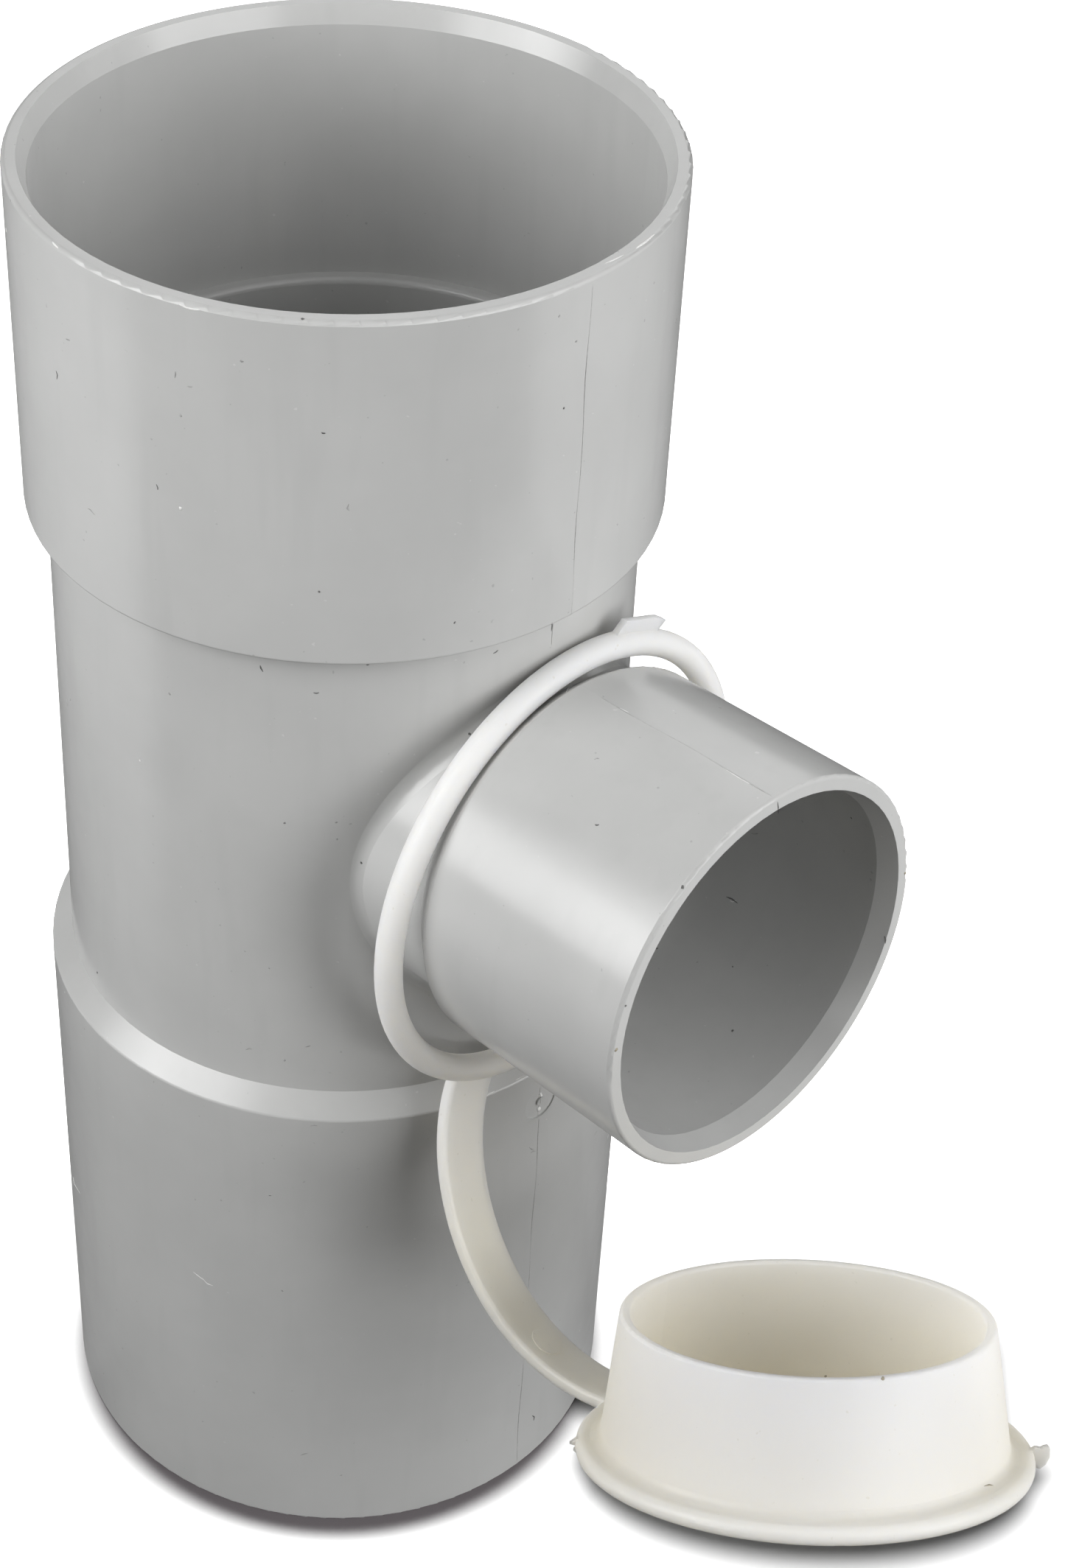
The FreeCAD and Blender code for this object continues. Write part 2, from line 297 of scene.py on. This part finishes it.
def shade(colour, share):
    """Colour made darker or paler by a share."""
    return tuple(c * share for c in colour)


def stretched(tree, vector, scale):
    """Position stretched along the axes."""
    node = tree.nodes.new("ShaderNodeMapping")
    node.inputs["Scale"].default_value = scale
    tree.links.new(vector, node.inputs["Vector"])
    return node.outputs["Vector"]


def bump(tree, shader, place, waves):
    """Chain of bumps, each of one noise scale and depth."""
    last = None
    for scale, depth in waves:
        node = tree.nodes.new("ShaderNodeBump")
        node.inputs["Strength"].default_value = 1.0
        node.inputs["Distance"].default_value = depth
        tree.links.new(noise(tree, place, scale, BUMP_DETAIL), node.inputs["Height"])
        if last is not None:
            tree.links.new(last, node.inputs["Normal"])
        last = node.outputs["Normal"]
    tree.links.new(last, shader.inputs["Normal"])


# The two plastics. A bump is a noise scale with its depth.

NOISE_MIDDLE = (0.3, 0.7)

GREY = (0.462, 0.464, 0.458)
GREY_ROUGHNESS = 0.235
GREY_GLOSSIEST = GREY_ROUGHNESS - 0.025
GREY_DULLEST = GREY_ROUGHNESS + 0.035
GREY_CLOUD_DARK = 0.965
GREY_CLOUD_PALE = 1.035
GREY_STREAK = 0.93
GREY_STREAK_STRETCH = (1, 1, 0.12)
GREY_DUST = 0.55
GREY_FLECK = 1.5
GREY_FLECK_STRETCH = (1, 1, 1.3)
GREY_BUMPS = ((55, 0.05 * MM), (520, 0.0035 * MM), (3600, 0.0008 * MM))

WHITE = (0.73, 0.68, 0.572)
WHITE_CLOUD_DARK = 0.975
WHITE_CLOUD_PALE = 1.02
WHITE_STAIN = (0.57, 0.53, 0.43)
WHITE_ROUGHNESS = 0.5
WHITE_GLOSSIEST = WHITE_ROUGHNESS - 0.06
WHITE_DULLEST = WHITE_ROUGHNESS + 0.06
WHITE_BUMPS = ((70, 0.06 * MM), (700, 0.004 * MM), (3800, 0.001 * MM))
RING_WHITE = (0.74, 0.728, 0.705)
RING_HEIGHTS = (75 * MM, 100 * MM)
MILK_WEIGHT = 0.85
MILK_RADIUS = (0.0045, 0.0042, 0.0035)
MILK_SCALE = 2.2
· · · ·
- **Aim of the exercise**
Return the listing above in its exact form.

- **Output of the task**
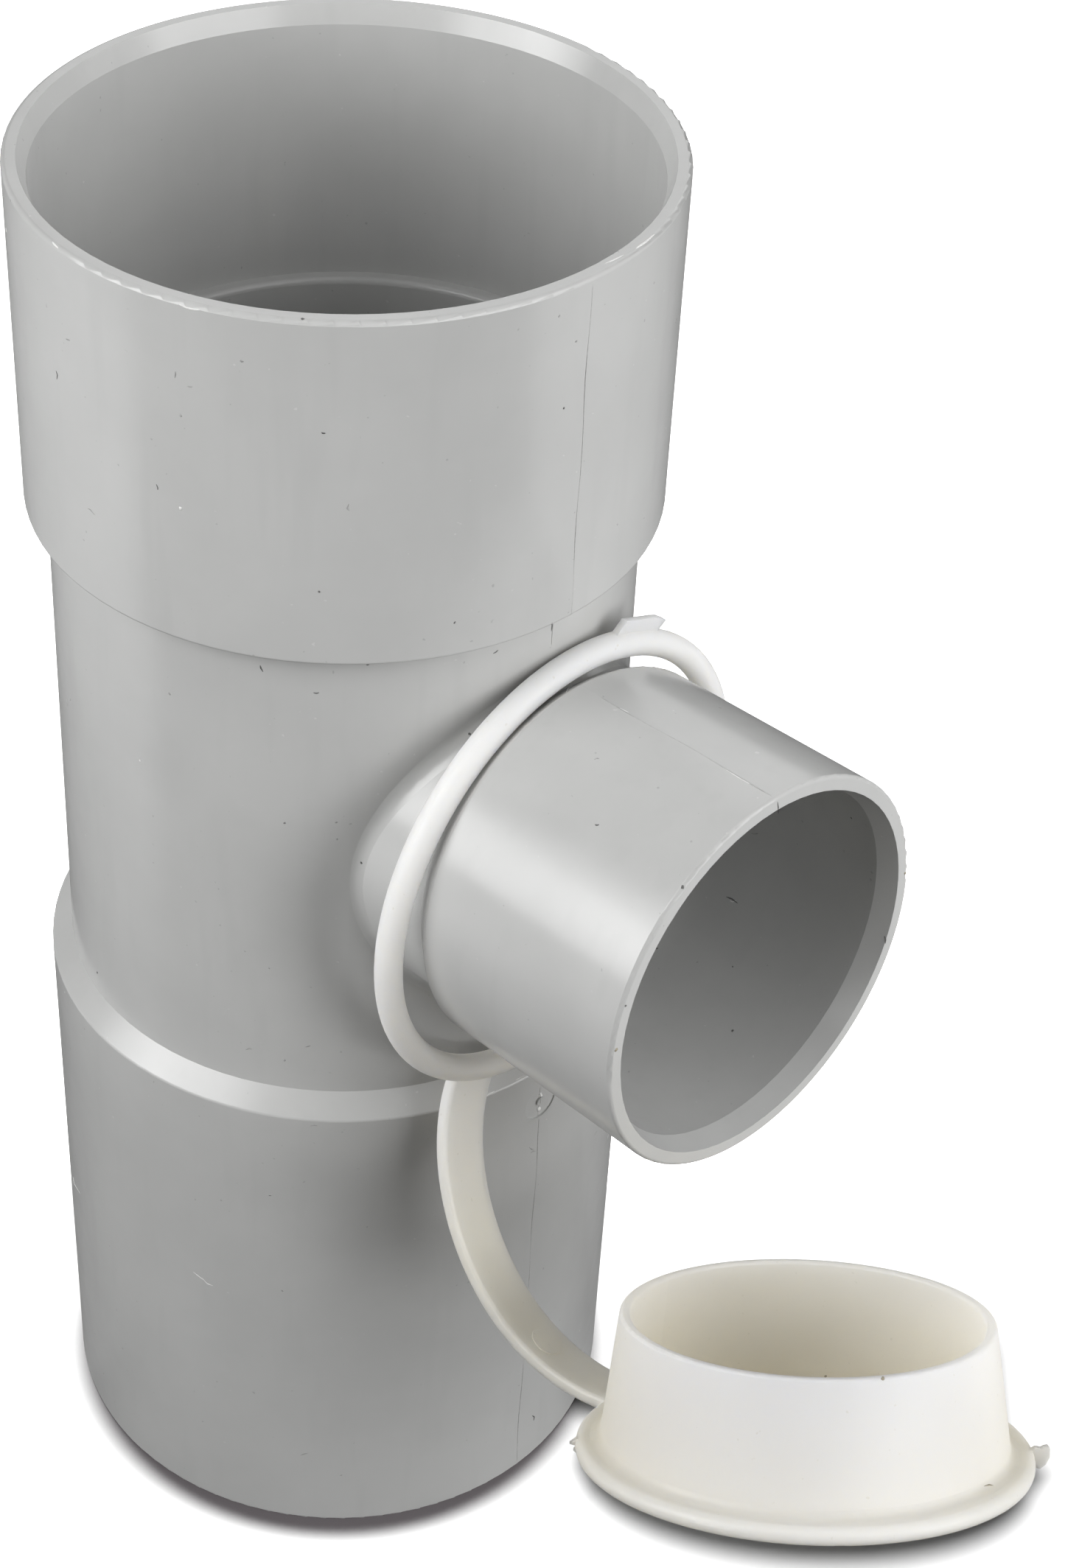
The FreeCAD and Blender code for this object continues. Write part 2, from line 297 of scene.py on. This part finishes it.
def shade(colour, share):
    """Colour made darker or paler by a share."""
    return tuple(c * share for c in colour)


def stretched(tree, vector, scale):
    """Position stretched along the axes."""
    node = tree.nodes.new("ShaderNodeMapping")
    node.inputs["Scale"].default_value = scale
    tree.links.new(vector, node.inputs["Vector"])
    return node.outputs["Vector"]


def bump(tree, shader, place, waves):
    """Chain of bumps, each of one noise scale and depth."""
    last = None
    for scale, depth in waves:
        node = tree.nodes.new("ShaderNodeBump")
        node.inputs["Strength"].default_value = 1.0
        node.inputs["Distance"].default_value = depth
        tree.links.new(noise(tree, place, scale, BUMP_DETAIL), node.inputs["Height"])
        if last is not None:
            tree.links.new(last, node.inputs["Normal"])
        last = node.outputs["Normal"]
    tree.links.new(last, shader.inputs["Normal"])


# The two plastics. A bump is a noise scale with its depth.

NOISE_MIDDLE = (0.3, 0.7)

GREY = (0.462, 0.464, 0.458)
GREY_ROUGHNESS = 0.235
GREY_GLOSSIEST = GREY_ROUGHNESS - 0.025
GREY_DULLEST = GREY_ROUGHNESS + 0.035
GREY_CLOUD_DARK = 0.965
GREY_CLOUD_PALE = 1.035
GREY_STREAK = 0.93
GREY_STREAK_STRETCH = (1, 1, 0.12)
GREY_DUST = 0.55
GREY_FLECK = 1.5
GREY_FLECK_STRETCH = (1, 1, 1.3)
GREY_BUMPS = ((55, 0.05 * MM), (520, 0.0035 * MM), (3600, 0.0008 * MM))

WHITE = (0.73, 0.68, 0.572)
WHITE_CLOUD_DARK = 0.975
WHITE_CLOUD_PALE = 1.02
WHITE_STAIN = (0.57, 0.53, 0.43)
WHITE_ROUGHNESS = 0.5
WHITE_GLOSSIEST = WHITE_ROUGHNESS - 0.06
WHITE_DULLEST = WHITE_ROUGHNESS + 0.06
WHITE_BUMPS = ((70, 0.06 * MM), (700, 0.004 * MM), (3800, 0.001 * MM))
RING_WHITE = (0.74, 0.728, 0.705)
RING_HEIGHTS = (75 * MM, 100 * MM)
MILK_WEIGHT = 0.85
MILK_RADIUS = (0.0045, 0.0042, 0.0035)
MILK_SCALE = 2.2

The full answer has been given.